PF3 has bonding properties almost identical to CO and most chemists would agree that this is because the electronegative F atoms places δ+ on the central P atom that lowers the energy of the P 3d AOs so that they more closely match the energy of the filled 3d AOs (PMO theory) enhancing backbonding.

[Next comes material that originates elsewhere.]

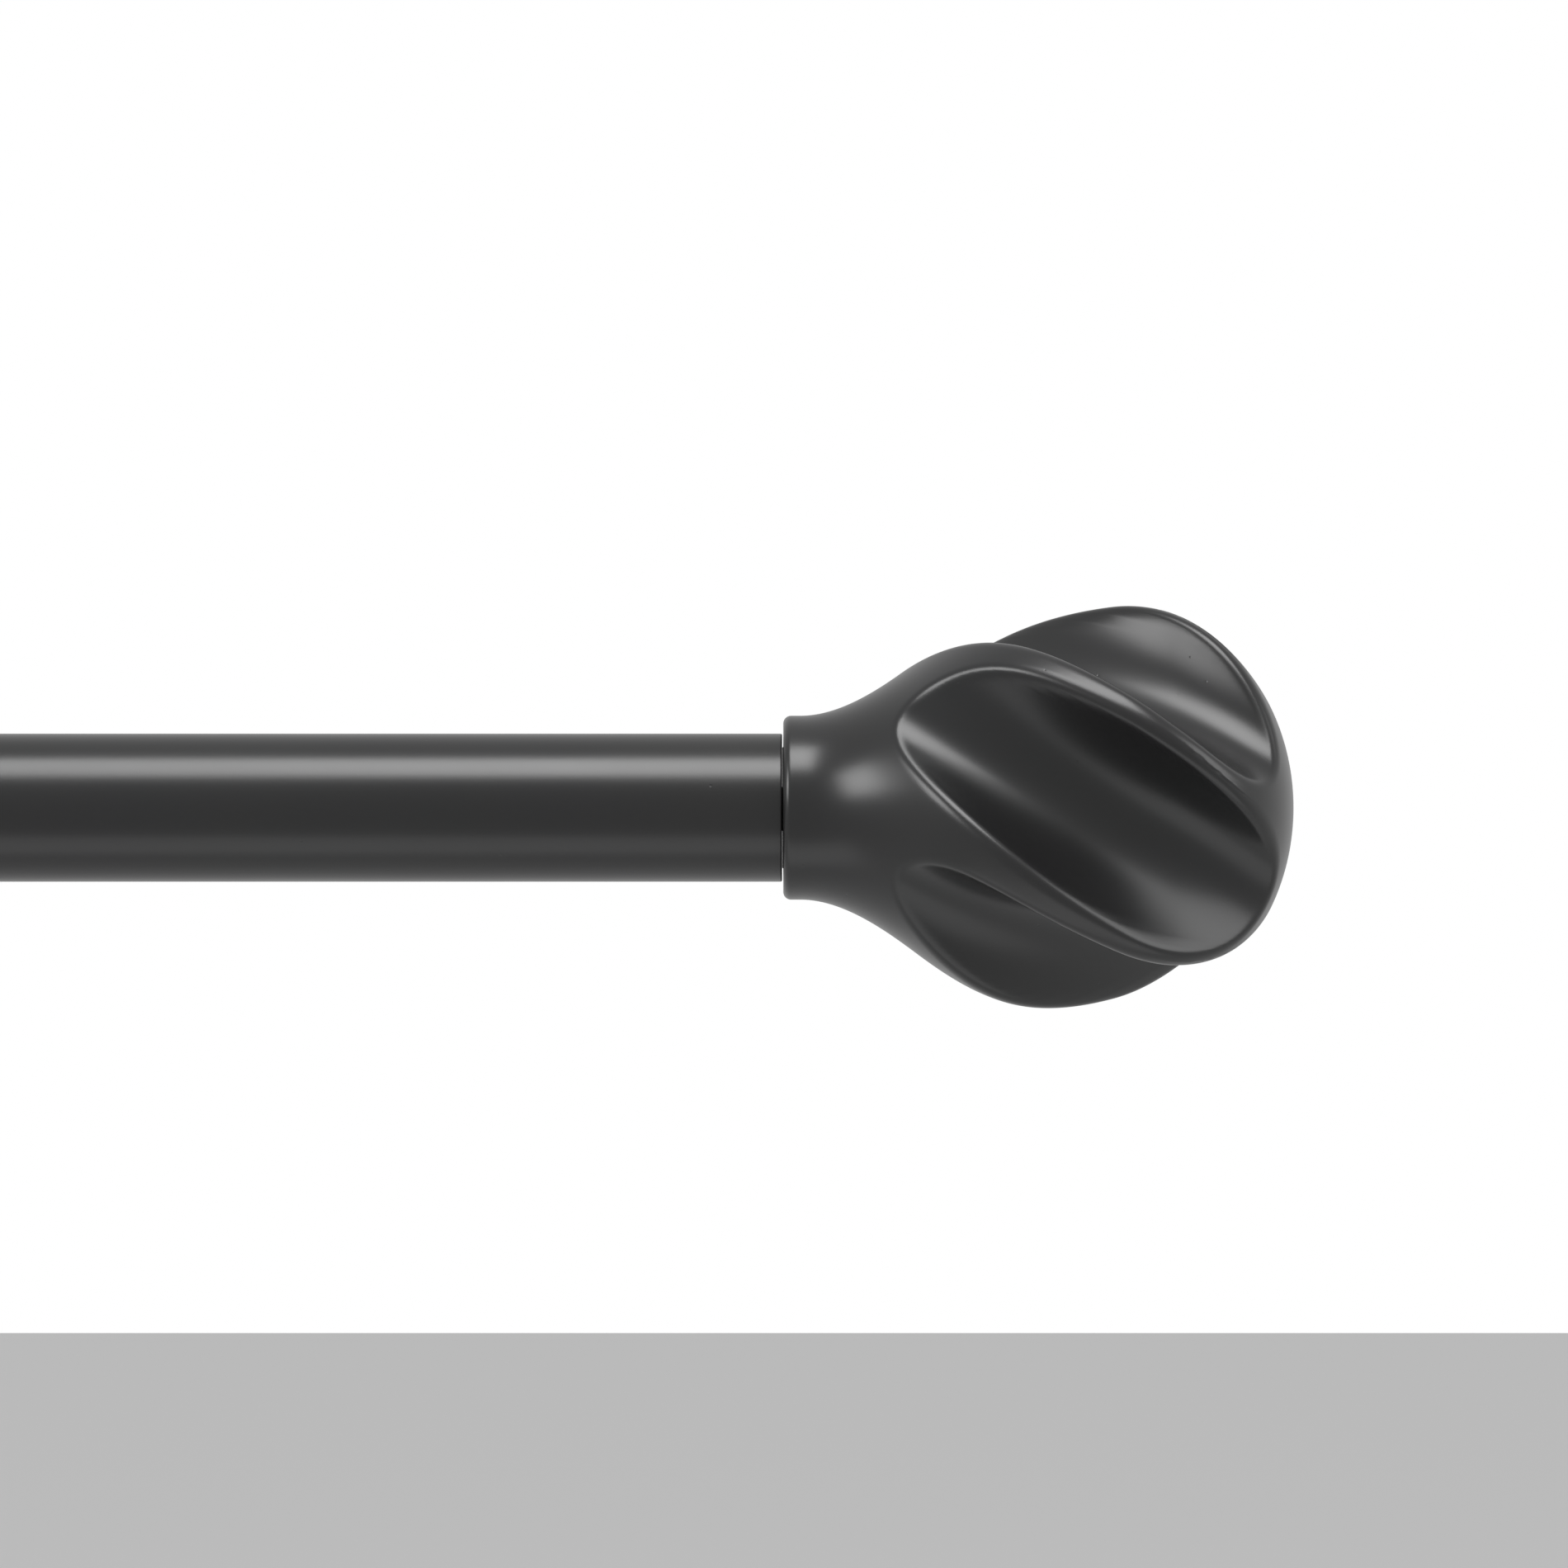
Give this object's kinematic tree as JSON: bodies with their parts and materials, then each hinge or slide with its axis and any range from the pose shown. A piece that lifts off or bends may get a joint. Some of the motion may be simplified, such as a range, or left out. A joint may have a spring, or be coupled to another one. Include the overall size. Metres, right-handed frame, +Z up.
{
  "type": "curtain rod with brackets",
  "caption": "Telescoping metal curtain rod with twisted ball finials, lying in cradles on arms that slide in wall brackets and lock with thumb screws.",
  "frame": {"origin": "middle of the back face of the right wall plate, where it meets the wall", "axes": "+X along the rod towards the right finial, +Y into the wall, +Z up"},
  "size_m": [0.8422, 0.1431, 0.0796],
  "materials": {
    "graphite_steel": "satin graphite powder coat on steel",
    "graphite_casting": "satin graphite powder coat on a zinc casting",
    "graphite_resin": "satin graphite coat on cast resin",
    "black_nylon": "moulded black nylon",
    "natural_nylon": "moulded natural nylon",
    "zinc_plate": "bright zinc plate",
    "anchor_plastic": "moulded grey plastic"
  },
  "bodies": {
    "right_mount": {"right_wall_plate": "graphite_steel", "right_arm_sleeve": "graphite_steel", "right_upper_wall_screw": "zinc_plate", "right_lower_wall_screw": "zinc_plate", "right_upper_wall_anchor": "anchor_plastic", "right_lower_wall_anchor": "anchor_plastic"},
    "right_arm_set": {"right_arm": "graphite_steel", "right_cradle": "graphite_casting", "right_cradle_screw": "zinc_plate"},
    "outer_rod": {"outer_tube": "graphite_steel", "mouth_bushing": "black_nylon", "right_end_plug": "zinc_plate"},
    "inner_rod": {"inner_tube": "graphite_steel", "tail_glide": "natural_nylon", "left_end_plug": "zinc_plate"},
    "left_arm_set": {"left_arm": "graphite_steel", "left_cradle": "graphite_casting", "left_cradle_screw": "zinc_plate"},
    "left_mount": {"left_wall_plate": "graphite_steel", "left_arm_sleeve": "graphite_steel", "left_upper_wall_screw": "zinc_plate", "left_lower_wall_screw": "zinc_plate", "left_upper_wall_anchor": "anchor_plastic", "left_lower_wall_anchor": "anchor_plastic"},
    "right_clamp_foot": {"right_clamp_tip": "natural_nylon"},
    "right_clamp_knob": {"right_clamp_screw": "graphite_steel"},
    "left_clamp_foot": {"left_clamp_tip": "natural_nylon"},
    "left_clamp_knob": {"left_clamp_screw": "graphite_steel"},
    "right_lock_foot": {"right_lock_tip": "natural_nylon"},
    "right_lock_knob": {"right_lock_screw": "graphite_steel"},
    "left_lock_foot": {"left_lock_tip": "natural_nylon"},
    "left_lock_knob": {"left_lock_screw": "graphite_steel"},
    "right_finial_seat": {"right_finial_washer": "black_nylon"},
    "right_finial_end": {"right_finial": "graphite_resin", "right_finial_stud": "zinc_plate"},
    "left_finial_seat": {"left_finial_washer": "black_nylon"},
    "left_finial_end": {"left_finial": "graphite_resin", "left_finial_stud": "zinc_plate"}
  },
  "joints": [
    {"name": "right_projection", "type": "slide", "parent": "right_mount", "child": "right_arm_set", "axis": [0, -1, 0], "range_m": [0, 0.032]},
    {"name": "rod_shift", "type": "slide", "parent": "right_arm_set", "child": "outer_rod", "axis": [1, 0, 0], "range_m": [-0.02, 0.07]},
    {"name": "telescope", "type": "slide", "parent": "outer_rod", "child": "inner_rod", "axis": [-1, 0, 0], "range_m": [0, 0.508]},
    {"name": "left_bracket_shift", "type": "slide", "parent": "inner_rod", "child": "left_arm_set", "axis": [1, 0, 0], "range_m": [-0.07, 0.02]},
    {"name": "left_projection", "type": "slide", "parent": "left_arm_set", "child": "left_mount", "axis": [0, 1, 0], "range_m": [0, 0.032]},
    {"name": "right_clamp_travel", "type": "slide", "parent": "right_arm_set", "child": "right_clamp_foot", "axis": [0, -1, 0], "range_m": [0, 0.004]},
    {"name": "right_clamp_turn", "type": "hinge", "parent": "right_clamp_foot", "child": "right_clamp_knob", "pos_m": [0, -0.09857, -0.0017], "axis": [0, -1, 0], "range_deg": [0, 1800]},
    {"name": "left_clamp_travel", "type": "slide", "parent": "left_arm_set", "child": "left_clamp_foot", "axis": [0, -1, 0], "range_m": [0, 0.004]},
    {"name": "left_clamp_turn", "type": "hinge", "parent": "left_clamp_foot", "child": "left_clamp_knob", "pos_m": [-0.501, -0.09699, -0.00011], "axis": [0, -1, 0], "range_deg": [0, 1800]},
    {"name": "right_lock_travel", "type": "slide", "parent": "right_mount", "child": "right_lock_foot", "axis": [0, 0, -1], "range_m": [0, 0.0024]},
    {"name": "right_lock_turn", "type": "hinge", "parent": "right_lock_foot", "child": "right_lock_knob", "pos_m": [0, -0.04002, -0.0048], "axis": [0, 0, -1], "range_deg": [0, 1080]},
    {"name": "left_lock_travel", "type": "slide", "parent": "left_mount", "child": "left_lock_foot", "axis": [0, 0, -1], "range_m": [0, 0.0024]},
    {"name": "left_lock_turn", "type": "hinge", "parent": "left_lock_foot", "child": "left_lock_knob", "pos_m": [-0.501, -0.04002, -0.00321], "axis": [0, 0, -1], "range_deg": [0, 1080]},
    {"name": "right_finial_travel", "type": "slide", "parent": "outer_rod", "child": "right_finial_seat", "axis": [1, 0, 0], "range_m": [0, 0.012]},
    {"name": "right_finial_turn", "type": "hinge", "parent": "right_finial_seat", "child": "right_finial_end", "pos_m": [0.13, -0.089, -0.00093], "axis": [1, 0, 0], "range_deg": [0, 4320]},
    {"name": "left_finial_travel", "type": "slide", "parent": "inner_rod", "child": "left_finial_seat", "axis": [-1, 0, 0], "range_m": [0, 0.012]},
    {"name": "left_finial_turn", "type": "hinge", "parent": "left_finial_seat", "child": "left_finial_end", "pos_m": [-0.581, -0.089, -0.00093], "axis": [-1, 0, 0], "range_deg": [0, 4320]}
  ],
  "couplings": [
    {"joint": "left_bracket_shift", "follows": "rod_shift", "ratio": -1},
    {"joint": "left_projection", "follows": "right_projection", "ratio": 1},
    {"joint": "right_clamp_travel", "follows": "right_clamp_turn", "m_per_rad": 0.00012732},
    {"joint": "left_clamp_travel", "follows": "left_clamp_turn", "m_per_rad": 0.00012732},
    {"joint": "right_lock_travel", "follows": "right_lock_turn", "m_per_rad": 0.00012732},
    {"joint": "left_lock_travel", "follows": "left_lock_turn", "m_per_rad": 0.00012732},
    {"joint": "right_finial_travel", "follows": "right_finial_turn", "m_per_rad": 0.00015915},
    {"joint": "left_finial_travel", "follows": "left_finial_turn", "m_per_rad": 0.00015915}
  ]
}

I think it was ~1985 when it was proposed that for ligands such as PMe3 the 3d AOs are too high in energy to participate in such π bonding and that using a proper combination of the P-C σ* MOs could give a combination that has suitable symmetry and energy for π overlap with the filled 3d AOs on the TM. And it is not a simple matter of σ* lobes pointing out the back of each P-C bond (hybridization is out). I have been concerned that these arguments may ignore that the initial donation of the lone pair on PMe3 to give hence P δ+. Certainly the Cr-P bond in Cr(CO)5(PMe3) is a much stronger than the Cr-NMe3 bond in Cr(CO)5NMe3 (HSAB) (the opposite would be expected from σ-donation arguments).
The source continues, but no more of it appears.